WRITTEN REQUEST —
Go through the listing and copy every line word for word.

↓

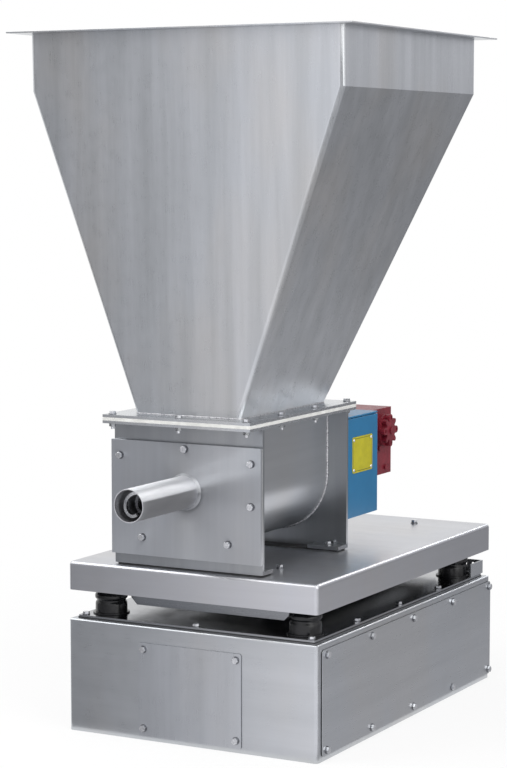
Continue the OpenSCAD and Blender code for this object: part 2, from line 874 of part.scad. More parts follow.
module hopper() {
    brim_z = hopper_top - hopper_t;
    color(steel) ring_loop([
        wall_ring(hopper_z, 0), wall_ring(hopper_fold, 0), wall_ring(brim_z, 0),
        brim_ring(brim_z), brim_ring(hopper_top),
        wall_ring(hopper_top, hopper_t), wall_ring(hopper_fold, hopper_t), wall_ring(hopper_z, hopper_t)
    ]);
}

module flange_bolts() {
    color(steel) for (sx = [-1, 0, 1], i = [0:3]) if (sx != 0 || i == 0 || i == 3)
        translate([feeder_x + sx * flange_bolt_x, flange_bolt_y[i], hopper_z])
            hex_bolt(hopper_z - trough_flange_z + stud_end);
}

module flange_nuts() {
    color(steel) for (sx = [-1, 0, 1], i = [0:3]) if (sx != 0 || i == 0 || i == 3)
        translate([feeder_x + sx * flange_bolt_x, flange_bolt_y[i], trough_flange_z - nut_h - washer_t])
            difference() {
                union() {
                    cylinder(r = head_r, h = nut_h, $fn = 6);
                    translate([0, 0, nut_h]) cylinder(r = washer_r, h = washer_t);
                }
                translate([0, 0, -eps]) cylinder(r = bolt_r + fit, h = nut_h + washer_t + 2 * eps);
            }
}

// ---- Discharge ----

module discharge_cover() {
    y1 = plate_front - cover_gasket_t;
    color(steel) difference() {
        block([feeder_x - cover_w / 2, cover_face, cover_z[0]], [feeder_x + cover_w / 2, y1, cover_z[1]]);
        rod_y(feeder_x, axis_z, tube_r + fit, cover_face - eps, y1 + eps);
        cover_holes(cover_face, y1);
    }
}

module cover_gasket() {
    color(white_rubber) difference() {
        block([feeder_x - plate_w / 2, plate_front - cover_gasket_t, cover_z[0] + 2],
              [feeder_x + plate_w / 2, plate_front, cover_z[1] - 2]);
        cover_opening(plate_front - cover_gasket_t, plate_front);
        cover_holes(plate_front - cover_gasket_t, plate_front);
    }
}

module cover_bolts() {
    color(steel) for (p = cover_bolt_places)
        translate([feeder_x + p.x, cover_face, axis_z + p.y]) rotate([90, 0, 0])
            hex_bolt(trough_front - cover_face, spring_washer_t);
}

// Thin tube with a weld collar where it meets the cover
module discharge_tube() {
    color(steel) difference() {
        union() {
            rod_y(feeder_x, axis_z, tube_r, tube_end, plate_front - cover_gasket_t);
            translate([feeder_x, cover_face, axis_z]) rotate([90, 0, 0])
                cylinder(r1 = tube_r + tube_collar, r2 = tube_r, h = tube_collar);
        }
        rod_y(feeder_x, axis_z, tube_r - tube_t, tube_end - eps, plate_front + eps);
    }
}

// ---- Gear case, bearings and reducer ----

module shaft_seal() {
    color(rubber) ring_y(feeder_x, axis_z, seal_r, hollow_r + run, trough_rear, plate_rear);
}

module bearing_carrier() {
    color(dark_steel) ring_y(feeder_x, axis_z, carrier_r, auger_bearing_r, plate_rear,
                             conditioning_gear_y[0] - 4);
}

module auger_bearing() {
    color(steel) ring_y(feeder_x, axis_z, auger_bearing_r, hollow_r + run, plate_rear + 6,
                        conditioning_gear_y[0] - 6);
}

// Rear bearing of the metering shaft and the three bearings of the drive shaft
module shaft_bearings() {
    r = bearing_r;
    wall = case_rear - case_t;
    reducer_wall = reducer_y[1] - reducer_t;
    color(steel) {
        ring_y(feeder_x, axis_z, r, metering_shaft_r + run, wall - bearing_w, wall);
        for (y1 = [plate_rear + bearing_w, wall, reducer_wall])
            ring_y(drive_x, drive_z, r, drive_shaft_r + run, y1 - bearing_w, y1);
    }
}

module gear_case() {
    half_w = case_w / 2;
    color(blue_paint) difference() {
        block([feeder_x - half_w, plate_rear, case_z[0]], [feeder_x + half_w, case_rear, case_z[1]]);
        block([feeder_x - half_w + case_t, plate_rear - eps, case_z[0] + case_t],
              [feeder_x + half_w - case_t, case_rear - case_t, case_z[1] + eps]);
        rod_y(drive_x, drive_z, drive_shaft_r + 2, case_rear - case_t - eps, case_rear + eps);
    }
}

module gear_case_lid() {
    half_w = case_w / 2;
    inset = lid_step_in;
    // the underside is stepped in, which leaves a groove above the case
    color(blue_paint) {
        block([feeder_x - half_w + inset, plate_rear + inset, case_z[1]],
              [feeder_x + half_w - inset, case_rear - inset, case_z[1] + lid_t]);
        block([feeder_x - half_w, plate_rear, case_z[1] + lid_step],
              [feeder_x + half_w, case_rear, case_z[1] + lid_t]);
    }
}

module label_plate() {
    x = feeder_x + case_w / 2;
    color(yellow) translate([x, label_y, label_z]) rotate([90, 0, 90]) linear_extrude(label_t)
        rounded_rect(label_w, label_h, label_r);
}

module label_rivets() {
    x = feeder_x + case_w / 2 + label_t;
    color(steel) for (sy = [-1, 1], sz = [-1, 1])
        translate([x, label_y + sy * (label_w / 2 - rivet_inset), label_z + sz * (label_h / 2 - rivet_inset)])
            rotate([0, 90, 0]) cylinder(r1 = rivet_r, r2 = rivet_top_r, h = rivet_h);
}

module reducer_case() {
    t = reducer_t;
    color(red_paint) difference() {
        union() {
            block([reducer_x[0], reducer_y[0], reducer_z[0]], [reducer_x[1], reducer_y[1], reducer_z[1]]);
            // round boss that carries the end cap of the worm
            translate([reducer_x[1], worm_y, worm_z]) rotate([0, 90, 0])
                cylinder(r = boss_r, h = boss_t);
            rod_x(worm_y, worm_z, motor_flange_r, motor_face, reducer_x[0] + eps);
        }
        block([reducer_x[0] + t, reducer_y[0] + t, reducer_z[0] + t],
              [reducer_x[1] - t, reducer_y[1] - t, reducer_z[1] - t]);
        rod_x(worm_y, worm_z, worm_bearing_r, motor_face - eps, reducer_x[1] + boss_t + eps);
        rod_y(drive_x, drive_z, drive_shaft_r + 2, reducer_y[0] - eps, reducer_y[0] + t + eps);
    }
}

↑

SOLUTION FOR THIS PROBLEM —
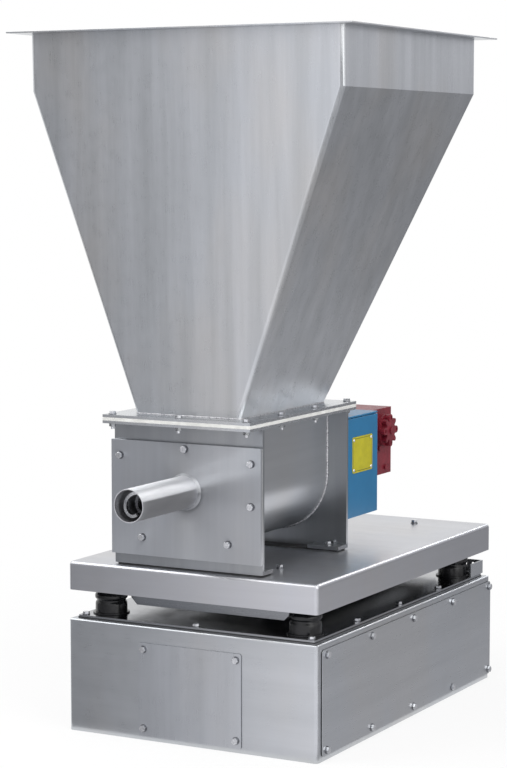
Continue the OpenSCAD and Blender code for this object: part 2, from line 874 of part.scad. More parts follow.
module hopper() {
    brim_z = hopper_top - hopper_t;
    color(steel) ring_loop([
        wall_ring(hopper_z, 0), wall_ring(hopper_fold, 0), wall_ring(brim_z, 0),
        brim_ring(brim_z), brim_ring(hopper_top),
        wall_ring(hopper_top, hopper_t), wall_ring(hopper_fold, hopper_t), wall_ring(hopper_z, hopper_t)
    ]);
}

module flange_bolts() {
    color(steel) for (sx = [-1, 0, 1], i = [0:3]) if (sx != 0 || i == 0 || i == 3)
        translate([feeder_x + sx * flange_bolt_x, flange_bolt_y[i], hopper_z])
            hex_bolt(hopper_z - trough_flange_z + stud_end);
}

module flange_nuts() {
    color(steel) for (sx = [-1, 0, 1], i = [0:3]) if (sx != 0 || i == 0 || i == 3)
        translate([feeder_x + sx * flange_bolt_x, flange_bolt_y[i], trough_flange_z - nut_h - washer_t])
            difference() {
                union() {
                    cylinder(r = head_r, h = nut_h, $fn = 6);
                    translate([0, 0, nut_h]) cylinder(r = washer_r, h = washer_t);
                }
                translate([0, 0, -eps]) cylinder(r = bolt_r + fit, h = nut_h + washer_t + 2 * eps);
            }
}

// ---- Discharge ----

module discharge_cover() {
    y1 = plate_front - cover_gasket_t;
    color(steel) difference() {
        block([feeder_x - cover_w / 2, cover_face, cover_z[0]], [feeder_x + cover_w / 2, y1, cover_z[1]]);
        rod_y(feeder_x, axis_z, tube_r + fit, cover_face - eps, y1 + eps);
        cover_holes(cover_face, y1);
    }
}

module cover_gasket() {
    color(white_rubber) difference() {
        block([feeder_x - plate_w / 2, plate_front - cover_gasket_t, cover_z[0] + 2],
              [feeder_x + plate_w / 2, plate_front, cover_z[1] - 2]);
        cover_opening(plate_front - cover_gasket_t, plate_front);
        cover_holes(plate_front - cover_gasket_t, plate_front);
    }
}

module cover_bolts() {
    color(steel) for (p = cover_bolt_places)
        translate([feeder_x + p.x, cover_face, axis_z + p.y]) rotate([90, 0, 0])
            hex_bolt(trough_front - cover_face, spring_washer_t);
}

// Thin tube with a weld collar where it meets the cover
module discharge_tube() {
    color(steel) difference() {
        union() {
            rod_y(feeder_x, axis_z, tube_r, tube_end, plate_front - cover_gasket_t);
            translate([feeder_x, cover_face, axis_z]) rotate([90, 0, 0])
                cylinder(r1 = tube_r + tube_collar, r2 = tube_r, h = tube_collar);
        }
        rod_y(feeder_x, axis_z, tube_r - tube_t, tube_end - eps, plate_front + eps);
    }
}

// ---- Gear case, bearings and reducer ----

module shaft_seal() {
    color(rubber) ring_y(feeder_x, axis_z, seal_r, hollow_r + run, trough_rear, plate_rear);
}

module bearing_carrier() {
    color(dark_steel) ring_y(feeder_x, axis_z, carrier_r, auger_bearing_r, plate_rear,
                             conditioning_gear_y[0] - 4);
}

module auger_bearing() {
    color(steel) ring_y(feeder_x, axis_z, auger_bearing_r, hollow_r + run, plate_rear + 6,
                        conditioning_gear_y[0] - 6);
}

// Rear bearing of the metering shaft and the three bearings of the drive shaft
module shaft_bearings() {
    r = bearing_r;
    wall = case_rear - case_t;
    reducer_wall = reducer_y[1] - reducer_t;
    color(steel) {
        ring_y(feeder_x, axis_z, r, metering_shaft_r + run, wall - bearing_w, wall);
        for (y1 = [plate_rear + bearing_w, wall, reducer_wall])
            ring_y(drive_x, drive_z, r, drive_shaft_r + run, y1 - bearing_w, y1);
    }
}

module gear_case() {
    half_w = case_w / 2;
    color(blue_paint) difference() {
        block([feeder_x - half_w, plate_rear, case_z[0]], [feeder_x + half_w, case_rear, case_z[1]]);
        block([feeder_x - half_w + case_t, plate_rear - eps, case_z[0] + case_t],
              [feeder_x + half_w - case_t, case_rear - case_t, case_z[1] + eps]);
        rod_y(drive_x, drive_z, drive_shaft_r + 2, case_rear - case_t - eps, case_rear + eps);
    }
}

module gear_case_lid() {
    half_w = case_w / 2;
    inset = lid_step_in;
    // the underside is stepped in, which leaves a groove above the case
    color(blue_paint) {
        block([feeder_x - half_w + inset, plate_rear + inset, case_z[1]],
              [feeder_x + half_w - inset, case_rear - inset, case_z[1] + lid_t]);
        block([feeder_x - half_w, plate_rear, case_z[1] + lid_step],
              [feeder_x + half_w, case_rear, case_z[1] + lid_t]);
    }
}

module label_plate() {
    x = feeder_x + case_w / 2;
    color(yellow) translate([x, label_y, label_z]) rotate([90, 0, 90]) linear_extrude(label_t)
        rounded_rect(label_w, label_h, label_r);
}

module label_rivets() {
    x = feeder_x + case_w / 2 + label_t;
    color(steel) for (sy = [-1, 1], sz = [-1, 1])
        translate([x, label_y + sy * (label_w / 2 - rivet_inset), label_z + sz * (label_h / 2 - rivet_inset)])
            rotate([0, 90, 0]) cylinder(r1 = rivet_r, r2 = rivet_top_r, h = rivet_h);
}

module reducer_case() {
    t = reducer_t;
    color(red_paint) difference() {
        union() {
            block([reducer_x[0], reducer_y[0], reducer_z[0]], [reducer_x[1], reducer_y[1], reducer_z[1]]);
            // round boss that carries the end cap of the worm
            translate([reducer_x[1], worm_y, worm_z]) rotate([0, 90, 0])
                cylinder(r = boss_r, h = boss_t);
            rod_x(worm_y, worm_z, motor_flange_r, motor_face, reducer_x[0] + eps);
        }
        block([reducer_x[0] + t, reducer_y[0] + t, reducer_z[0] + t],
              [reducer_x[1] - t, reducer_y[1] - t, reducer_z[1] - t]);
        rod_x(worm_y, worm_z, worm_bearing_r, motor_face - eps, reducer_x[1] + boss_t + eps);
        rod_y(drive_x, drive_z, drive_shaft_r + 2, reducer_y[0] - eps, reducer_y[0] + t + eps);
    }
}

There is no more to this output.